To develop his unique delivery system, Dr Liedtke proposes to meld material science with cell engineering to create a device that will provide focused delivery of molecules or drugs that have previously shown the capacity to block or eliminate pain in other models of pain or in more primitive models of TN pain, Thus, the objective of this approach is to deliver the appropriate molecules to shut down transmission of the aberrant neuronal signals arising from injured site(s) on the trigeminal system that are responsible for producing the pain of TN. The devices are designed to be placed around peripheral trigeminal nerve branches and around the trigeminal nerve root at the point where this root exits the brainstem. The experiments described in this proposal are based on previous pioneering work by Dr. Liedtke and collaborators using a specifically-fabricated type of carbon nanomaterial, i.e., a few-walled carbon nanotubes with high electrical conductance that has been highly purified to the point that it is devoid of any neurotoxic contaminating by-products. This particular type of carbon nanomaterial is known to lower neuronal chloride ion levels by stimulating increased gene expression of KCC2, a chloride ion extruder transport molecule. Lowering intracellular chloride levels in CNS neurons will amplify the inhibitory capacity of the inhibitory neurotransmitters, GABA and glycine. In an earlier study, Dr. Liedtke and co-workers applied these ultra-pure, few-walled carbon nanotubes to cultured cortical neurons and showed that direct contact of the carbon fibers with the cultured neurons in increased levels of KCC2 in these cells causing an enhanced efflux of chloride from them. Thus, in addition to serving as a topical drug delivery vehicle, the carbon nanotubes themselves may have pain inhibiting properties.

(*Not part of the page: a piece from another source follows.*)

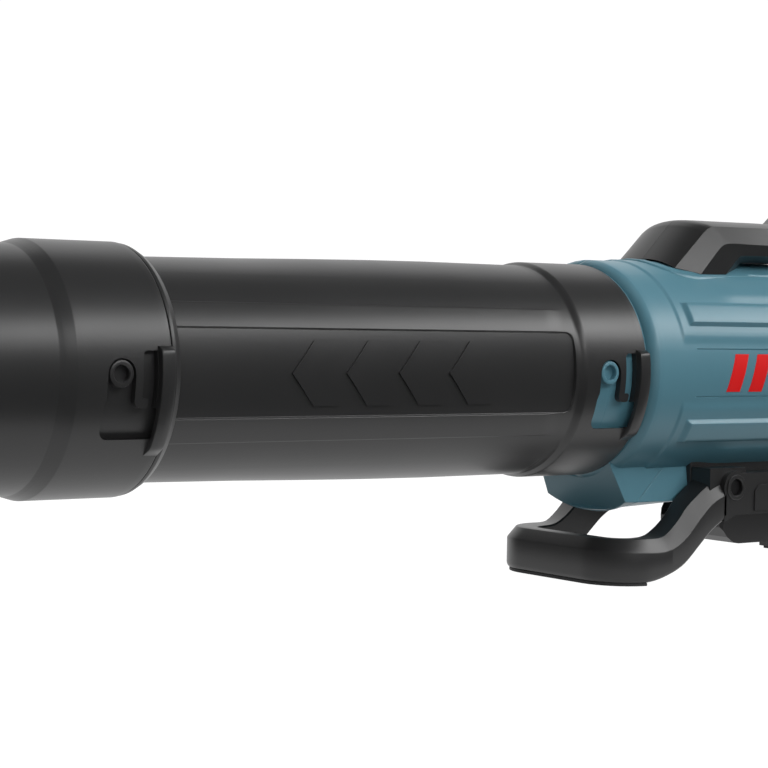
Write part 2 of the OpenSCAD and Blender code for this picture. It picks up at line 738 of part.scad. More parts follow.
module debris_screen() color([0.5, 0.5, 0.52]) {
    screen_x = half_length - 14;
    tube(screen_x, screen_x + 1, 50, 46);
    for (r = [10, 22, 34]) tube(screen_x + 0.2, screen_x + 0.8, r + 0.4, r - 0.4);
    intersection() {
        tube(screen_x + 0.2, screen_x + 0.8, 47, 9.8);
        for (a = [0:15:179]) rotate([a, 0, 0]) box(screen_x, screen_x + 1, -0.4, 0.4, -47, 47);
    }
}

// Angles and radius of the screws that hold the grille.
grille_screw_a = [40, 140, 220, 320];
grille_screw_r = 51.95;

module grille_screws() color(steel)
    for (a = grille_screw_a) rotate([a, 0, 0]) {
        rod_x(grille_x - 8, grille_x + 5, 1.15, 0, grille_screw_r);
        rod_x(grille_x + 4.5, grille_x + 6, 2.2, 0, grille_screw_r);
    }

// ---- battery -------------------------------------------------------------------------------

battery_split = -72;
// Side outline of the pack's body, with its sloping front.
battery_outline = [[battery_x0 + 7, battery_deck], [battery_x0 + 5.5, -66], [battery_x0, -75],
    [battery_x0 + 0.6, -78], [battery_x0 + 5, -83], [battery_x0 + 9.5, -86],
    [battery_x0 + 13, battery_floor], [battery_x1 - 6, battery_floor], [battery_x1, -80],
    [battery_x1, battery_deck]];

module battery_form() {
    w = battery_half_w;
    c = 2;
    intersection() {
        slab(battery_outline, -w, w);
        translate([0, 0, -100]) linear_extrude(50) polygon([[battery_x0 - 2, -w + 1.6 * c],
            [battery_x0 + c, -w], [battery_x1 - c, -w], [battery_x1, -w + c],
            [battery_x1, w - c], [battery_x1 - c, w], [battery_x0 + c, w],
            [battery_x0 - 2, w - 1.6 * c]]);
    }
}

module battery_hollow()
    box(battery_x0 + 8.2, battery_x1 - 2.2, -battery_half_w + 2.2, battery_half_w - 2.2, -84.4, -64.4);

module battery_lower_case() color([0.11, 0.11, 0.115])
    difference() {
        battery_form();
        box(0, big, -60, 60, battery_split, 0);
        battery_hollow();
    }

module battery_upper_case() color([0.11, 0.11, 0.115])
    difference() {
        union() {
            difference() {
                battery_form();
                box(0, big, -60, 60, -100, battery_split + 0.05);
            }
            box(210, cradle_x1 - 2, -20.8, 20.8, -59.0, -57.6);
            box(210, cradle_x1 - 2, -17.4, 17.4, battery_deck - 0.5, -57.6);
        }
        battery_hollow();
        for (y = [-9, -3, 3, 9]) box(209, 229, y - 1, y + 1, -61.4, -57);
        // pocket for the release button
        box(latch_x - 0.3, latch_x + 10.3, -12.3, 12.3, -63.5, -57);
        // pocket for the charge button at the back
        box(battery_x1 - 1.2, battery_x1 + 1, -16, 16, -69, -65.5);
    }

// Two rows of cells that lie along the pack.
module battery_cells() color([0.2, 0.5, 0.7])
    for (i = [0:cell_count / 2 - 1], side = [-1, 1]) {
        x = battery_x0 + 11 + 65.4 * i;
        rod_x(x, x + 65, 9.1, side * 9.4, -74.6);
    }

module battery_contacts() color("goldenrod")
    for (y = [-9, -3, 3, 9], side = [-1, 1])
        box(214, 226, y + side * 0.75 - 0.2, y + side * 0.75 + 0.2, -61.2, -58.2);

module battery_screws() color(steel)
    for (x = [battery_x0 + 9.6, battery_x1 - 3.6], side = [-1, 1])
        translate([x, side * 14, -80]) cylinder(h = 10, r = 1.2, $fn = 24);

module charge_button() color([0.55, 0.57, 0.6])
    box(battery_x1 - 1.2, battery_x1 + 0.3, -16, 16, -69, -65.5);

latch_x = cradle_x1 + 2;           // front of the release button

module latch_button() color([0.75, 0.12, 0.1])
    difference() {
        union() {
            box(latch_x, latch_x + 10, -12, 12, -61, -58.4);
            box(latch_x, latch_x + 1.6, -12, 12, -61, -57.9);
        }
    }

module latch_spring() color(steel)
    for (y = [-7, 7]) translate([latch_x + 5, y, -63.4]) difference() {
        cylinder(h = 2.3, r = 2.2, $fn = 32);
        translate([0, 0, -1]) cylinder(h = 5, r = 1.5, $fn = 32);
    }

// ---- what is drawn -------------------------------------------------------------------------

translate([0, 0, axis_h]) {
    nozzle();
    mid_tube();
    mid_tube_seal();
    housing_left();
    housing_right();
    top_cover();
    housing_screws();
    spigot_seal();
    handle_left();
    handle_right();
    handle_screws();
    handle_bolts();
    grip_pad();
    trigger();
    trigger_spring();
    trigger_switch();
    trigger_pin();
    cruise_lever();
    turbo_button();
    turbo_switch();
    strap_eyelet();
    stand_frame();
    stand_screws();
    stand_pads();
    battery_cradle();
    terminal_block();
    terminal_blades();
    control_board();
    board_capacitors();
    stator_duct();
    motor_hub();
    stator_vanes();
    motor_can();
    motor_stator();
    motor_windings();
    tail_cone();
    front_bearing();
    rear_bearing();
    rotor_shaft();
    rotor_magnets();
    fan();
    fan_nut();
    inlet_bell();
    inlet_grille();
    debris_screen();
    grille_screws();
    battery_lower_case();
    battery_upper_case();
    battery_cells();
    battery_contacts();
    battery_screws();
    charge_button();
    latch_button();
    latch_spring();
}
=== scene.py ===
import json
import math

import bmesh
import bpy
import numpy as np
from mathutils import Matrix, Vector


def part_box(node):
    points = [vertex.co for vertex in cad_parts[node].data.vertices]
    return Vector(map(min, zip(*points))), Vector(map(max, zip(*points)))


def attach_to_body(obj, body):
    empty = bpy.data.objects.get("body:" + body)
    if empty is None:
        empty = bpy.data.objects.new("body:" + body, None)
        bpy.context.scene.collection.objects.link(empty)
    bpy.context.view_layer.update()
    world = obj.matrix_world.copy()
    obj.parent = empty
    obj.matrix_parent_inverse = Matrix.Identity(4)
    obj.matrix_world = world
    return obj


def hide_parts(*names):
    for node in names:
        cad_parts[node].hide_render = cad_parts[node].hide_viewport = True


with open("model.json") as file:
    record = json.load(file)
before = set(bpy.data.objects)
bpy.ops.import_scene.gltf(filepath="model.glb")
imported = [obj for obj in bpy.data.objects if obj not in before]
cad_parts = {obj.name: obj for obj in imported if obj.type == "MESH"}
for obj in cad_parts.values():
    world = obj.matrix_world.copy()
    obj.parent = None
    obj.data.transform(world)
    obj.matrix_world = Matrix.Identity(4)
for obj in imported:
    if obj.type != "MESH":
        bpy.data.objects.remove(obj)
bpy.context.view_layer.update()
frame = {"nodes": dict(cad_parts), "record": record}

MM = 0.001
tip_mount = [m for m in frame["record"]["mounts"] if m["name"] == "nozzle_tip"][0]
AXIS_Z = tip_mount["pos_m"][2]  # height of the air axis, in metres

# Lengths below are in millimetres. x runs along the air axis, y to the far side, and z up from the air axis.
NOZZLE_PEG_X = -162.5
BODY_PEG_X = 93.0
COLLAR_R = 52.3
MID_COLLAR_R = 50.6
BARREL_R = 53.0


# ---- materials -----------------------------------------------------------------------------


def node_material(name):
    m = bpy.data.materials.new(name)
    m.use_nodes = True
    t = m.node_tree
    t.nodes.clear()
    out = t.nodes.new("ShaderNodeOutputMaterial")
    shader = t.nodes.new("ShaderNodeBsdfPrincipled")
    t.links.new(shader.outputs["BSDF"], out.inputs["Surface"])
    return m, t, shader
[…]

Dr. Liedtke proposes to develop another kind of topical drug delivery vehicle. This device will be will be made of immunologically inert biocompatible polymers designed to hold human fibroblast-like cells. Using gene therapy techniques, fibroblasts (which are readily obtainable from skin) can be made to produce pain inhibiting substances like GABA or glycine effectively turning them into anti-pain generating pumps. The biocompatible polymer devices will prevent the cells from dispersing but will be made sufficiently porous to allow the pain inhibiting molecules to escape. These projects while somewhat futuristic are not science fiction and should be doable. They definitely are needed.